Direito de defesa e contestação
O empregado demitido por justa causa tem direito à ampla defesa e pode contestar a decisão do empregador através de diversos meios:
- Ação Trabalhista O principal meio de contestação é através de uma reclamação trabalhista, onde o empregado pode questionar a legitimidade da justa causa aplicada. Nestes casos, cabe ao empregador provar a existência do motivo alegado para a dispensa.
- Reversão da Justa Causa Para conseguir a reversão da justa causa, o empregado pode demonstrar:
- Ausência de provas do fato alegado
- Desproporcionalidade entre a falta e a punição
- Discriminação ou perseguição
- Não cumprimento dos requisitos formais
- Existência de perdão tácito
- Acordo Extrajudicial Em alguns casos, é possível negociar com o empregador a reversão da justa causa para dispensa sem justa causa, especialmente quando há dúvidas quanto à caracterização da falta grave.
Conclusão
A justa causa é um instituto jurídico complexo que requer extrema cautela em sua aplicação, tanto por parte dos empregadores quanto na análise pelos tribunais trabalhistas.

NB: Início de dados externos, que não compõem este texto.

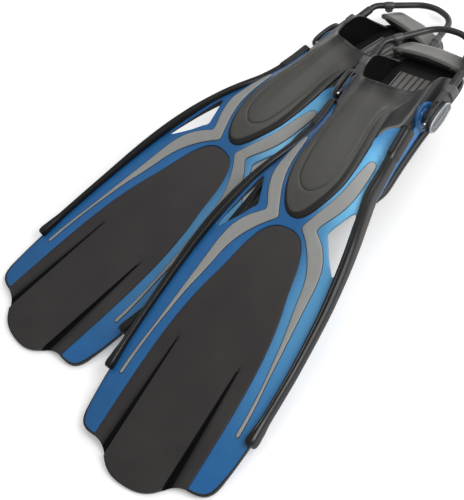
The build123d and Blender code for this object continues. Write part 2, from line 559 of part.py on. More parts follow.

É fundamental que as empresas mantenham procedimentos claros de documentação e gradação de penalidades, além de garantir o direito à ampla defesa do trabalhador.
Para os empregados, é essencial conhecer seus direitos e deveres, mantendo uma conduta profissional adequada e documentando situações que possam servir de prova em eventual contestação. Para os empregadores, é crucial manter políticas claras, procedimentos bem documentados e agir com proporcionalidade na aplicação das punições.
A aplicação correta da justa causa serve como instrumento de manutenção da ordem e da disciplina no ambiente de trabalho, mas deve ser utilizada com responsabilidade e dentro dos limites legais, respeitando sempre os princípios do direito do trabalho e a dignidade do trabalhador.